Data extracted from a collection:
>>>
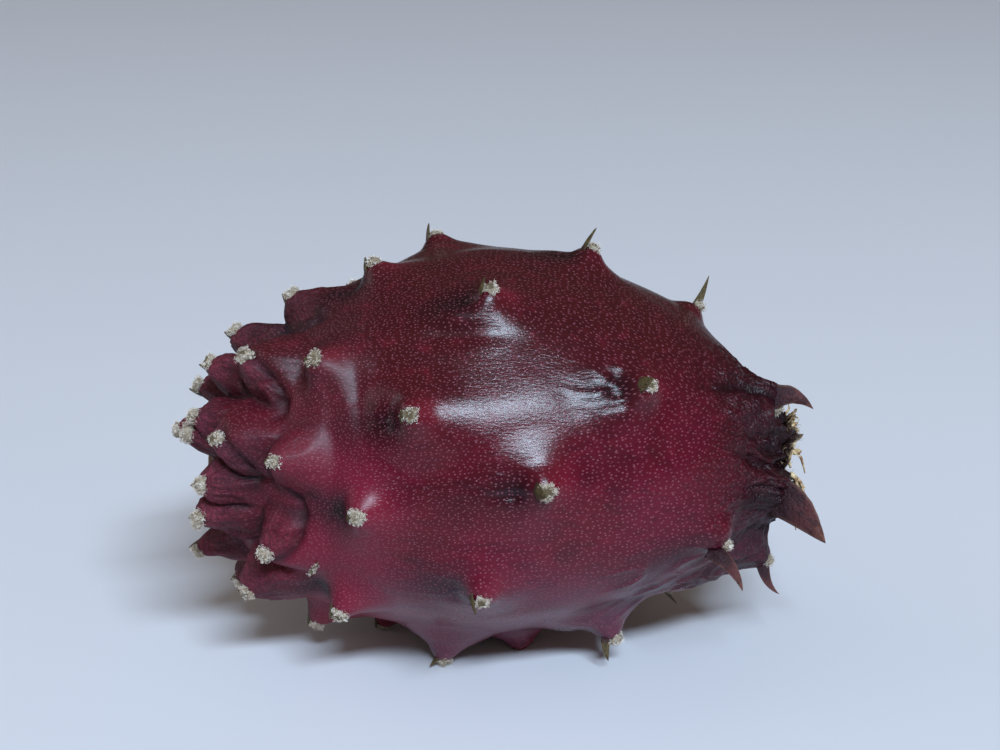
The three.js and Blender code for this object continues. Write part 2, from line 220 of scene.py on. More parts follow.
class Podarium:
    """One wart of the rind, with the place and frame that its scale and wool take."""

    def __init__(self, n):
        turn = FIRST_TURN - GOLDEN_ANGLE * (n - FIRST_INDEX)
        polar = 15.6 + 1.3 * n + 50.4 * (n / 53) ** 4.4
        # The spiral's own pole sits a little off the body's, so the underside's run further on.
        polar += (1 - step(80, 102, polar)) * (4.5 - 5.5 * math.sin(turn * DEG))
        d_polar, d_turn = STRAYED.get(n, (draw(n, 1), 1.5 * draw(n, 2)))
        self.n = n
        self.polar = (polar + d_polar) * DEG
        self.turn = (turn + d_turn) * DEG
        self.open = float(step(38, 60, self.polar / DEG))  # 0 in the crowd, 1 standing apart
        self.late = float(step(112, 135, self.polar / DEG))  # 1 round the flower end
        self.shrunk = CRUMPLED.get(n, 1 - self.open)
        self.lean = -math.cos(self.polar)  # -1 towards the stem, 1 towards the flower
        self.along, self.round, self.out = frame_at(self.polar, self.turn)
        self.centre = body_point(self.polar, self.turn)
        self.width = min(self.spacing() * mix(0.62, 0.5, self.open), WIDEST)
        self.width *= 1 + 0.08 * draw(n, 3)
        self.height = mix(5.7, 2.2, self.open) * (1 - 0.45 * self.late) * (1 + 0.12 * draw(n, 4))
        self.height += float(belly(self.polar, self.turn)) + RAISED.get(n, 0)
        self.pointed = mix(1.3, 1.9, self.open)
        self.full = mix(1.8, 1.5, self.open)
        self.knob = 1.4 * self.open
        self.dimple = 1.1 * self.open * (1 - self.late)

    def spacing(self):
        """Mean distance to the neighbours, from the rind that each podarium has."""
        e = 1e-3
        per_index = (1.3 + 4.18 * (self.n / 53) ** 3.4) * DEG
        gap = body_point(self.polar + e, 0) - body_point(self.polar - e, 0)
        self.stretch = np.linalg.norm(gap) / (2 * e)
        around = 2 * math.pi * float(profile(self.polar)[1])
        return math.sqrt(around * self.stretch * per_index)

    def local(self, points):
        """Places seen from this podarium: along, round and out of its centre."""
        d = points - self.centre
        return d @ self.along, d @ self.round, d @ self.out

    def lift(self, along, round_, out):
        """How high it lifts the rind, and how far off each place is in its own widths.

        Its slope is steep on the side that it leans to, and a knob stands under the areole. In
        the crowd the podaria are pressed into four or five flat flanks.
        """
        lean = abs(self.lean)
        long = mix(0.32, 0.6, self.open)
        reach = np.where(along * self.lean > 0, 1 - 0.35 * lean, 1 + long * lean)
        corner = 2 * math.pi / (4 + self.n % 2)
        face = (np.arctan2(round_, along) + draw(self.n, 10)) % corner - corner / 2
        flat = mix(1, 1.08 * np.cos(face), 0.75 * (1 - self.open))
        across = np.sqrt((along / (self.width * reach)) ** 2 + (round_ / self.width) ** 2)
        away = np.sqrt((across * flat) ** 2 + (out / 14) ** 2)
        slope = self.height * (1 - np.minimum(away, 1) ** self.full) ** self.pointed
        far = np.sqrt(along ** 2 + round_ ** 2 + out ** 2)
        return slope + self.knob * np.exp(-((far / KNOB_RADIUS) ** 3)), away

    def sink(self, along, round_, out):
        """How far the rind is drawn in just stemward of the scale."""
        return self.dimple * np.exp(-((along + 2.6) ** 2 + round_ ** 2 + out ** 2) / (2 * 1.9 ** 2))


podaria = [Podarium(n) for n in range(PODARIA)]


def pleats(polar, turn):
    """Shrunken folds that run to the flower end."""
    near = step(132 * DEG, RIM_ANGLE, polar) * (1 - step(RIM_ANGLE, RIM_ANGLE + 0.15, polar))
    return near * (0.5 * np.sin(9 * turn + 0.8) + 0.35 * np.sin(14 * turn + 2.1))


def swell(polar, turn):
    """The slight unevenness of a grown thing."""
    middle = np.sin(polar) ** 2
    return middle * (0.45 * np.sin(2 * turn + 1.7 * polar)
                     + 0.3 * np.sin(3 * turn - 2.6 * polar + 1))


def lump_edge(p, along, round_):
    """How crumpled the rind is by where podarium p's lump ends, and the furrow at its foot."""
    if p.n not in LUMPS:
        return step(5.5, 2.5, along), 0 * along
    at_along, at_round, long, wide = LUMPS[p.n]
    across = np.hypot((along - at_along) / long, (round_ - at_round) / wide)
    furrow = np.exp(-((across - 1) * min(long, wide) / 0.65) ** 2) * step(-1.5, 1.5, along)
    return np.maximum(step(1.1, 0.95, across), step(0, -2, along)), furrow * step(1.6, 1.2, across)


def crumple(p, along, round_, away, points):
    """Fine shrunken folds down the flanks of a crowded podarium, from its tip to its foot."""
    angle = np.arctan2(round_, along)
    flank = step(0.2, 0.45, away) * (1 - step(0.9, 1.05, away))
    shrunk = max(p.shrunk ** 1.5, 0.5 * p.late * (p.n >= FOLDED_FROM))
    flank = flank * shrunk * lump_edge(p, along, round_)[0]
    rays = np.sin(angle * (9 + p.n % 3) + 3.5 * noise(points, 5, p.n) + p.n)
    folds = 1.0 * ridges(points, 4.5, p.n + 5) + 0.6 * ridges(points, 2, p.n + 2) - 0.75
    return flank * (0.2 * rays + folds + 0.35 * noise(points, 2.2, p.n + 9))


def fan(p, along, round_, out):
    """Short wrinkles that run stemward from the scale of a podarium that stands apart."""
    if p.open < 0.5 or p.late > 0.5:
        return 0 * along
    spread = 3 + 0.12 * np.maximum(-along - 4, 0)
    reach = step(-14, -5, along) * step(-0.9, -2.2, along)
    reach = reach * np.exp(-(round_ / spread) ** 2 - (out / 4) ** 2)
    places = np.stack([along * 0.12, round_ * 4 / (3 - 0.25 * along), out], -1)
    wrinkles = 0.42 * (ridges(places, 1.2, p.n) - 0.5) + 0.2 * noise(places, 3, p.n)
    return FANNED.get(p.n, USUAL_FAN) * p.open * reach * wrinkles


def bulge(along, round_, out, height, at_along, at_round, long, wide):
    """A swelling beside a podarium, or a furrow where the height is below nought."""
    across = ((along - at_along) / long) ** 2 + ((round_ - at_round) / wide) ** 2
    return height * np.exp(-across - (out / 9) ** 4)


def spot(along, round_, out, at_along, at_round, long, wide, deep):
    """1 at a place beside a podarium, fading out within a size along, round and out."""
    return np.exp(-((along - at_along) / long) ** 2 - ((round_ - at_round) / wide) ** 2
                  - (out / deep) ** 2)


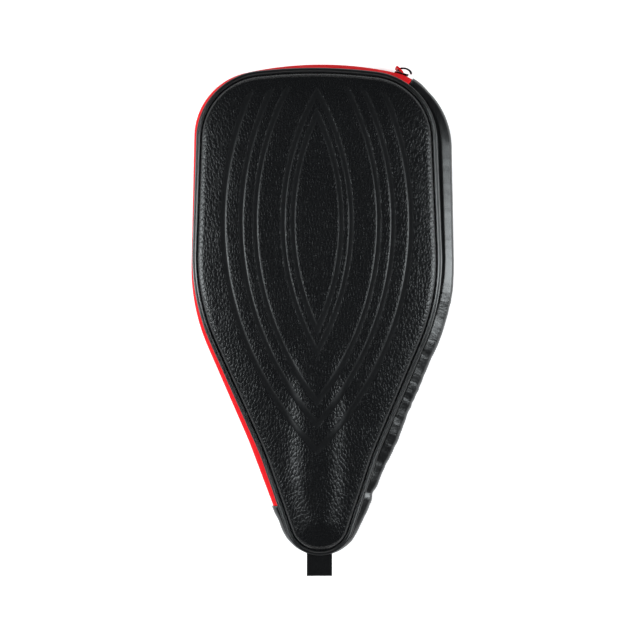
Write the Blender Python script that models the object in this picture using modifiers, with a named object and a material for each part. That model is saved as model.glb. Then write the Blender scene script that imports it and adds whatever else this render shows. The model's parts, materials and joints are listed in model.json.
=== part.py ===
<<<
■ Prompt
Write out every entry verbatim.

■ Expected answer
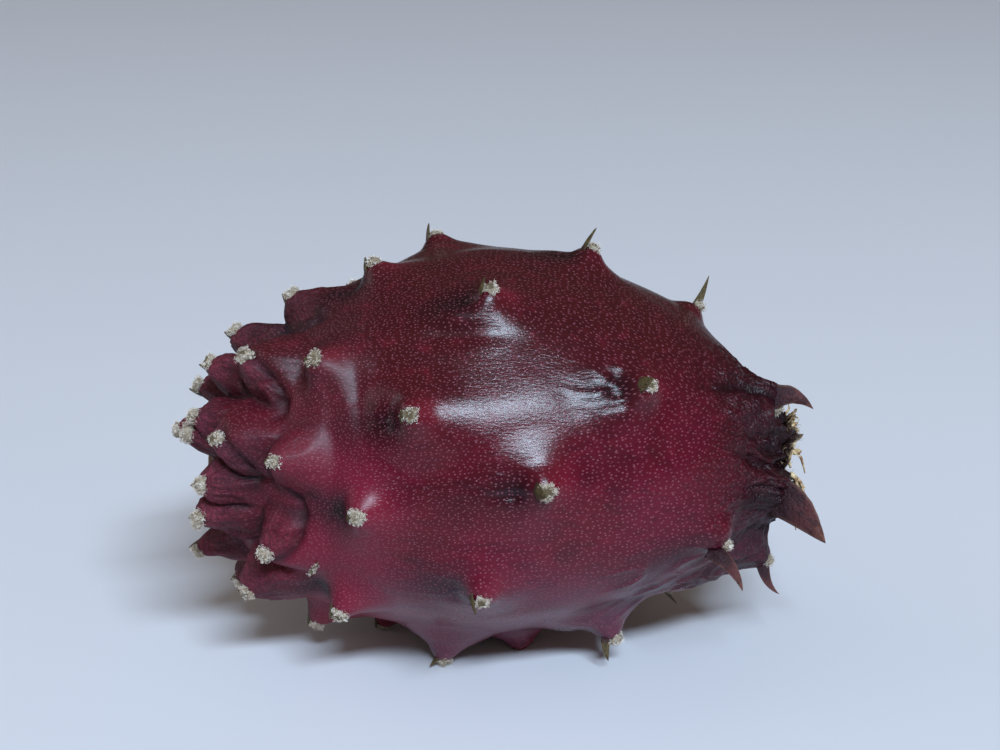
The three.js and Blender code for this object continues. Write part 2, from line 220 of scene.py on. More parts follow.
class Podarium:
    """One wart of the rind, with the place and frame that its scale and wool take."""

    def __init__(self, n):
        turn = FIRST_TURN - GOLDEN_ANGLE * (n - FIRST_INDEX)
        polar = 15.6 + 1.3 * n + 50.4 * (n / 53) ** 4.4
        # The spiral's own pole sits a little off the body's, so the underside's run further on.
        polar += (1 - step(80, 102, polar)) * (4.5 - 5.5 * math.sin(turn * DEG))
        d_polar, d_turn = STRAYED.get(n, (draw(n, 1), 1.5 * draw(n, 2)))
        self.n = n
        self.polar = (polar + d_polar) * DEG
        self.turn = (turn + d_turn) * DEG
        self.open = float(step(38, 60, self.polar / DEG))  # 0 in the crowd, 1 standing apart
        self.late = float(step(112, 135, self.polar / DEG))  # 1 round the flower end
        self.shrunk = CRUMPLED.get(n, 1 - self.open)
        self.lean = -math.cos(self.polar)  # -1 towards the stem, 1 towards the flower
        self.along, self.round, self.out = frame_at(self.polar, self.turn)
        self.centre = body_point(self.polar, self.turn)
        self.width = min(self.spacing() * mix(0.62, 0.5, self.open), WIDEST)
        self.width *= 1 + 0.08 * draw(n, 3)
        self.height = mix(5.7, 2.2, self.open) * (1 - 0.45 * self.late) * (1 + 0.12 * draw(n, 4))
        self.height += float(belly(self.polar, self.turn)) + RAISED.get(n, 0)
        self.pointed = mix(1.3, 1.9, self.open)
        self.full = mix(1.8, 1.5, self.open)
        self.knob = 1.4 * self.open
        self.dimple = 1.1 * self.open * (1 - self.late)

    def spacing(self):
        """Mean distance to the neighbours, from the rind that each podarium has."""
        e = 1e-3
        per_index = (1.3 + 4.18 * (self.n / 53) ** 3.4) * DEG
        gap = body_point(self.polar + e, 0) - body_point(self.polar - e, 0)
        self.stretch = np.linalg.norm(gap) / (2 * e)
        around = 2 * math.pi * float(profile(self.polar)[1])
        return math.sqrt(around * self.stretch * per_index)

    def local(self, points):
        """Places seen from this podarium: along, round and out of its centre."""
        d = points - self.centre
        return d @ self.along, d @ self.round, d @ self.out

    def lift(self, along, round_, out):
        """How high it lifts the rind, and how far off each place is in its own widths.

        Its slope is steep on the side that it leans to, and a knob stands under the areole. In
        the crowd the podaria are pressed into four or five flat flanks.
        """
        lean = abs(self.lean)
        long = mix(0.32, 0.6, self.open)
        reach = np.where(along * self.lean > 0, 1 - 0.35 * lean, 1 + long * lean)
        corner = 2 * math.pi / (4 + self.n % 2)
        face = (np.arctan2(round_, along) + draw(self.n, 10)) % corner - corner / 2
        flat = mix(1, 1.08 * np.cos(face), 0.75 * (1 - self.open))
        across = np.sqrt((along / (self.width * reach)) ** 2 + (round_ / self.width) ** 2)
        away = np.sqrt((across * flat) ** 2 + (out / 14) ** 2)
        slope = self.height * (1 - np.minimum(away, 1) ** self.full) ** self.pointed
        far = np.sqrt(along ** 2 + round_ ** 2 + out ** 2)
        return slope + self.knob * np.exp(-((far / KNOB_RADIUS) ** 3)), away

    def sink(self, along, round_, out):
        """How far the rind is drawn in just stemward of the scale."""
        return self.dimple * np.exp(-((along + 2.6) ** 2 + round_ ** 2 + out ** 2) / (2 * 1.9 ** 2))


podaria = [Podarium(n) for n in range(PODARIA)]


def pleats(polar, turn):
    """Shrunken folds that run to the flower end."""
    near = step(132 * DEG, RIM_ANGLE, polar) * (1 - step(RIM_ANGLE, RIM_ANGLE + 0.15, polar))
    return near * (0.5 * np.sin(9 * turn + 0.8) + 0.35 * np.sin(14 * turn + 2.1))


def swell(polar, turn):
    """The slight unevenness of a grown thing."""
    middle = np.sin(polar) ** 2
    return middle * (0.45 * np.sin(2 * turn + 1.7 * polar)
                     + 0.3 * np.sin(3 * turn - 2.6 * polar + 1))


def lump_edge(p, along, round_):
    """How crumpled the rind is by where podarium p's lump ends, and the furrow at its foot."""
    if p.n not in LUMPS:
        return step(5.5, 2.5, along), 0 * along
    at_along, at_round, long, wide = LUMPS[p.n]
    across = np.hypot((along - at_along) / long, (round_ - at_round) / wide)
    furrow = np.exp(-((across - 1) * min(long, wide) / 0.65) ** 2) * step(-1.5, 1.5, along)
    return np.maximum(step(1.1, 0.95, across), step(0, -2, along)), furrow * step(1.6, 1.2, across)


def crumple(p, along, round_, away, points):
    """Fine shrunken folds down the flanks of a crowded podarium, from its tip to its foot."""
    angle = np.arctan2(round_, along)
    flank = step(0.2, 0.45, away) * (1 - step(0.9, 1.05, away))
    shrunk = max(p.shrunk ** 1.5, 0.5 * p.late * (p.n >= FOLDED_FROM))
    flank = flank * shrunk * lump_edge(p, along, round_)[0]
    rays = np.sin(angle * (9 + p.n % 3) + 3.5 * noise(points, 5, p.n) + p.n)
    folds = 1.0 * ridges(points, 4.5, p.n + 5) + 0.6 * ridges(points, 2, p.n + 2) - 0.75
    return flank * (0.2 * rays + folds + 0.35 * noise(points, 2.2, p.n + 9))


def fan(p, along, round_, out):
    """Short wrinkles that run stemward from the scale of a podarium that stands apart."""
    if p.open < 0.5 or p.late > 0.5:
        return 0 * along
    spread = 3 + 0.12 * np.maximum(-along - 4, 0)
    reach = step(-14, -5, along) * step(-0.9, -2.2, along)
    reach = reach * np.exp(-(round_ / spread) ** 2 - (out / 4) ** 2)
    places = np.stack([along * 0.12, round_ * 4 / (3 - 0.25 * along), out], -1)
    wrinkles = 0.42 * (ridges(places, 1.2, p.n) - 0.5) + 0.2 * noise(places, 3, p.n)
    return FANNED.get(p.n, USUAL_FAN) * p.open * reach * wrinkles


def bulge(along, round_, out, height, at_along, at_round, long, wide):
    """A swelling beside a podarium, or a furrow where the height is below nought."""
    across = ((along - at_along) / long) ** 2 + ((round_ - at_round) / wide) ** 2
    return height * np.exp(-across - (out / 9) ** 4)


def spot(along, round_, out, at_along, at_round, long, wide, deep):
    """1 at a place beside a podarium, fading out within a size along, round and out."""
    return np.exp(-((along - at_along) / long) ** 2 - ((round_ - at_round) / wide) ** 2
                  - (out / deep) ** 2)


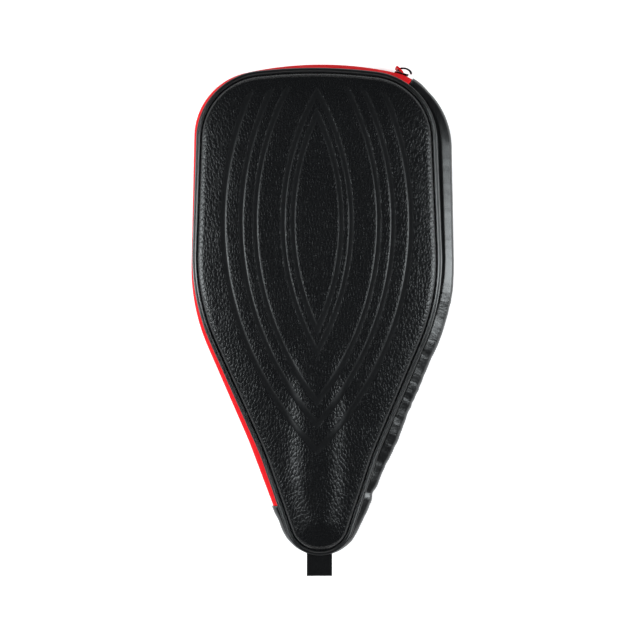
Write the Blender Python script that models the object in this picture using modifiers, with a named object and a material for each part. That model is saved as model.glb. Then write the Blender scene script that imports it and adds whatever else this render shows. The model's parts, materials and joints are listed in model.json.
=== part.py ===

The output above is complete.